Returning to the discussion, Jenco said the IWMP was a draft for a reason and that many of his questions were never answered before Maddaus was dismissed. He said it relied on full buildout and pre-reduction development assumptions that no longer apply, and he no longer has confidence in using it. In the near term, he said, the district plans to proceed with test wells at accessible sites and adjust designs based on what is actually found underground.

Ownership Concerns 
Director Bill Gere raised legal and practical concerns, particularly if wells are drilled near the Cosumnes River. He questioned whether state regulators would approve such wells and said that the issue must be clarified in advance. Gere also warned that many promising sites are on private land and said the district must secure ironclad agreements ensuring access, ownership and control of any wells and water produced.

Idea Rejected
Gere also floated a simpler approach. He suggested that the landowner with hundreds of lots at stake could fund and drill a well, have an independent geologist confirm the yield, and, if sufficient water is found, the district could proceed with development permits.

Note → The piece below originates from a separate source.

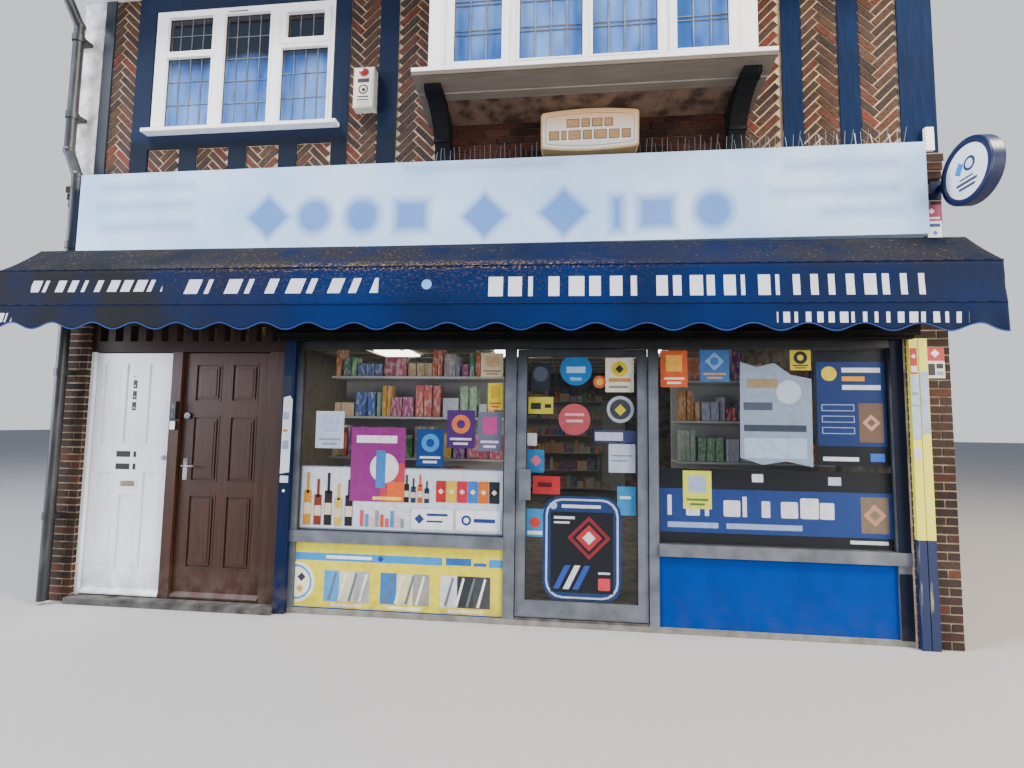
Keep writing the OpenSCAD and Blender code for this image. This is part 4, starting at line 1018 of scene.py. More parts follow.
def cloth_mesh():
    """Slope, face and scalloped valance in one sheet, both ends closed down to the lower bar."""
    bm = bmesh.new()
    dust = bm.verts.layers.float.new("dust")

    def vert(x, y, z, dirt):
        v = bm.verts.new(leaned(x, y, z))
        v[dust] = dirt
        return v
    rows = [("slope", 0.0)] + [(part, i / STEPS) for part in ("slope", "face", "valance")
                               for i in range(1, STEPS + 1)]
    grid = [[vert(column(c), *hang(part, column(c), t)) for c in range(COLUMNS + 1)] for part, t in rows]
    for a, b in zip(grid, grid[1:]):
        for c in range(COLUMNS):
            bm.faces.new((a[c], b[c], b[c + 1], a[c + 1]))
    for side, c in ((-1, 0), (1, COLUMNS)):
        previous = [row[c] for row in grid[:STEPS + 1]]
        for k in range(1, STEPS + 1):
            t = k / STEPS
            line = []
            for j in range(STEPS):
                u = j / STEPS
                y, top = part_way(BACK, BROW, u)
                z = top + (BAR[1] - 0.03 * math.sin(math.pi * u) - top) * t
                fold = 0.006 * math.sin(u * 14 + t * 3) if side == 1 else 0.003 * math.sin(u * 9)
                line.append(vert(side * (CANOPY_HALF - 0.001 - abs(fold * t)), y, z, 0.3))
            line.append(grid[STEPS + k][c])
            for j in range(STEPS):
                quad = (previous[j], previous[j + 1], line[j + 1], line[j])
                bm.faces.new(quad if side == 1 else quad[::-1])
            previous = line
    bmesh.ops.recalc_face_normals(bm, faces=bm.faces)
    if sum(f.normal.y for f in bm.faces) > 0:
        bmesh.ops.reverse_faces(bm, faces=bm.faces)
    for f in bm.faces:
        f.smooth = True
    return bm


def canopy():
    """The cloth, the cords along its two folds and the binding of its hem."""
    cloth = piece("canopy_cloth", cloth_mesh(), "canopy_cloth")
    solid = cloth.modifiers.new("cloth_thickness", "SOLIDIFY")
    solid.thickness = 0.0016
    solid.offset = -1
    bake_modifiers(cloth)
    # An end is a triangle under the slope and a strip behind the face
    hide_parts("canopy_fabric")
    piping = bmesh.new()
    lengths = 60
    for y, z, r in ((-4.501, 2.646, 0.004), (-4.5165, 2.371, 0.0035)):
        for i in range(lengths):
            add_tube(piping, *(leaned(column(c, lengths), y, z) for c in (i, i + 1)), r, 8)
    piece("canopy_piping", piping, "seam_cord")
    hem = bmesh.new()
    last = None
    for c in range(COLUMNS + 1):
        x = column(c)
        y, z, _ = hang("valance", x, 1)
        ring = [hem.verts.new(leaned(x, y + dy, z + dz)) for dy, dz in
                ((-0.002, 0.008), (-0.0025, 0.0), (0.0, -0.002), (0.003, 0.0), (0.0025, 0.008))]
        if last:
            for k in range(5):
                j = (k + 1) % 5
                hem.faces.new((last[k], ring[k], ring[j], last[j]))
        else:
            hem.faces.new(ring)
        last = ring
    hem.faces.new(last[::-1])
    bmesh.ops.recalc_face_normals(hem, faces=hem.faces)
    piece("canopy_hem", hem, "piping")


# Signs and printed shapes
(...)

“Just write a check; drill a well. If there’s water there, we’ll give you your permit,” Gere said.
Pearson immediately pushed back, saying the process is far more complex than that.

Merchant also rejected the idea, noting that the district faces multiple shortages – for existing residents, approved projects and future buildout – and must determine who gets water first.

Given the amount of money involved, land ownership and easement issues, he said the issue cannot be reduced to a “drill a well and build” approach. Instead, these issues require legal guidance and professional engineering.

By the end of the discussion, there appeared to be broad agreement that the 3,000 acre-feet figure cited in recent documents is not yet defensible and must be re-examined by qualified professionals.

Editor's Note: This story has been updated to clarify that Tom Shewchuk serves as a community representative on the ad hoc committee, not as a representative of the Rancho Murieta Country Club.